Exercer l’autorité du vivant, c’est s’autoriser à agir, à écouter, à vivre singulier et relié. Se poser là. L’autorité se construit pas à pas, avec la sincérité du témoin, en partant de ce qui existe déjà, depuis sa propre expérience. L’autorité passe par une parole qui résonne avec ce qui est écouté, une parole qui cherche ce qui est vivant, ici, dans ce qui est donné là. L’autorité a une fonction : ordonner… le vivant, au sens de réguler, de favoriser l’”ordre”, au sens d’ « autoriser », faire croître, fonder nos choix. C’est uniquement en cas de crise, et encore une fois pour survivre, qu’ « ordonner » prend le sens de commandement, d’ordre impératif.
L’autorité demande une conversion du regard : il s’agit de passer d’un regard de soumission au déjà connu à un regard émerveillé et attentif à l’encore inouï. Plus je témoigne de ce que je suis, plus je sais qui je suis. C’est un appel à doucement s’apprivoiser soi-même.

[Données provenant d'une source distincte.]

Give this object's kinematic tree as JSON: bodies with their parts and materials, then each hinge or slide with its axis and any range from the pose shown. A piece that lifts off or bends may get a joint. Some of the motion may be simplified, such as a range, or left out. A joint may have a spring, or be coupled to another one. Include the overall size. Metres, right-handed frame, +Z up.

En nous focalisant sur une recherche de légitimité via les formations, les formatrices ou formateurs ou les certifications, voire la quête de nouveaux outils… nous remettons sans cesse à plus tard l’incarnation de notre autorité propre. Nous entretenons la peur de “ne pas” : ne pas avoir de valeur, ne pas être à la hauteur, compétent, important, aimé… Et nous abandonnons l’autorité véritablement légitime, celle qui est fondée sur le vivant dans sa complexité conservation/croissance.
Embrasser pleinement son autorité est un chemin initiatique, parfois difficile, un chemin de crête. Et c’est en osant s’y engager, avec ce que nous sommes et ce que nous savons déjà, que nous pourrons peu à peu l’incarner à nos propres yeux. Lâchons l’illusion d’un idéal lointain à conquérir, cultivons jour après jour, une réalité déjà là, à partir de notre expérience vivante.
Le chemin est exigeant mais ô combien fécond, pour nous-mêmes et pour ceux que nous accompagnons. Un pas après l’autre, avec constance.